Major competitive or other industry participants include:

  • Mars

  • Nestle

  • Big Heart Pet Brands

  • Blue Buffalo

  • Wellness

  • Fromm

  • Orijen

  • Merrick

  • Stella

  • Chewy

  • I and Love and You

  • Freshpet

Better Choice’s Recent Financial Performance

  • Total revenue by quarter has generally grown over the past 5 quarters:

5 Quarter Total Revenue

5 Quarter Total Revenue (Seeking Alpha)

  • Gross profit by quarter has followed roughly the same trajectory as that of total revenue:

5 Quarter Gross Profit

5 Quarter Gross Profit (Seeking Alpha)

  • Selling, G&A expenses as a percentage of total revenue by quarter have trended lower as the chart shows here:

5 Quarter Selling, G&A % Of Revenue

5 Quarter Selling, G&A % Of Revenue (Seeking Alpha)

  • Operating losses by quarter have remained substantial:

5 Quarter Operating Income

5 Quarter Operating Income (Seeking Alpha)

  • Earnings per share (Diluted) has remained negative in four of the last five quarters:

5 Quarter Earnings Per Share

5 Quarter Earnings Per Share (Seeking Alpha)

(All data in above charts is GAAP)

In the past 12 months, BTTR’s stock price has fallen 32.7% vs. the U.S. S&P 500 index’s drop of around 6.4%, as the chart below indicates:

52 Week Stock Price

52 Week Stock Price (Seeking Alpha)

Below is a table of relevant capitalization and valuation figures for the company:

Measure

Amount

Enterprise Value

$64,000,000

Market Capitalization

$67,830,000

Enterprise Value / Sales [TTM]

1.23

Revenue Growth Rate [TTM]

26.69%

Operating Cash Flow [TTM]

-$17,200,000

Earnings Per Share (Fully Diluted)

$0.76

(Source – Seeking Alpha)

Commentary On Better Choice

In its last earnings call (Source – Seeking Alpha), covering Q1 2022’s results, management highlighted its growing relationship with Petco and Pet Supplies Plus purchasing its recently launched Halo Elevate products, driving revenue growth.

The company instituted price increases, which will become effective at the beginning of the second quarter to offset rising costs.

BTTR aims to reach $100 million in gross sales by 2023 by targeting the millennial pet parent through its omni-channel approach, an ambitious goal.

The firm aims to avoid competing in every pet category, succumbing to price pressures. Rather, management is focusing on ‘specific channels to prevent margin erosion across’ its portfolio of products.

Harmonizing its twin goals of reaching $100 million in sales in 2023 with a more targeted approach may be difficult.

As to its financial results, topline revenue grew to a record $17 million, while gross margin improved sequentially to 28%, from 25% in Q4, ‘without any benefit from price increases.’

However, BTTR continued to produce material operating losses, with no real move toward operating breakeven, so it’s no surprise the stock has been punished by the market.

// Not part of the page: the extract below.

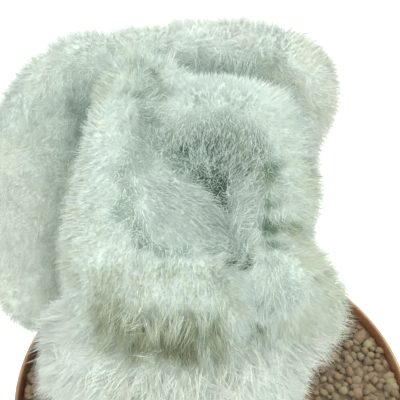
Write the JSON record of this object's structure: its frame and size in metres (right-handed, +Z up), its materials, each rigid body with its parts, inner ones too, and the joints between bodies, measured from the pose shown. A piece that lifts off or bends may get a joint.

For the balance sheet, the company ended the quarter with $23.4 million in cash, restricted cash and equivalents while using $7.9 million in free cash use as it increased inventories and spent on marketing initiatives.

Looking ahead, management sees ‘more normalized inventory levels in the back half of 2022’ and hopes to ‘collect cash from outstanding receivables’ to improve its cash position.

Regarding valuation, the market is currently valuing BTTR at an EV/Revenue multiple of 1.23x, which is less than online pet food retailer Chewy (CHWY) (1.85x) as a partial comparable.

The primary risk to the company’s outlook is a continued rise in wage and materials costs, although management says it has worked hard over the past 12 months on its supply chain.

A potential upside catalyst to the stock could include strong growth in its net sales.

However, the market continues to punish money-losing companies, even those that are growing quickly.

Until the firm can make meaningful headway to operating breakeven and improve its cash position and cash flow, I’m on Hold for BTTR in the near term.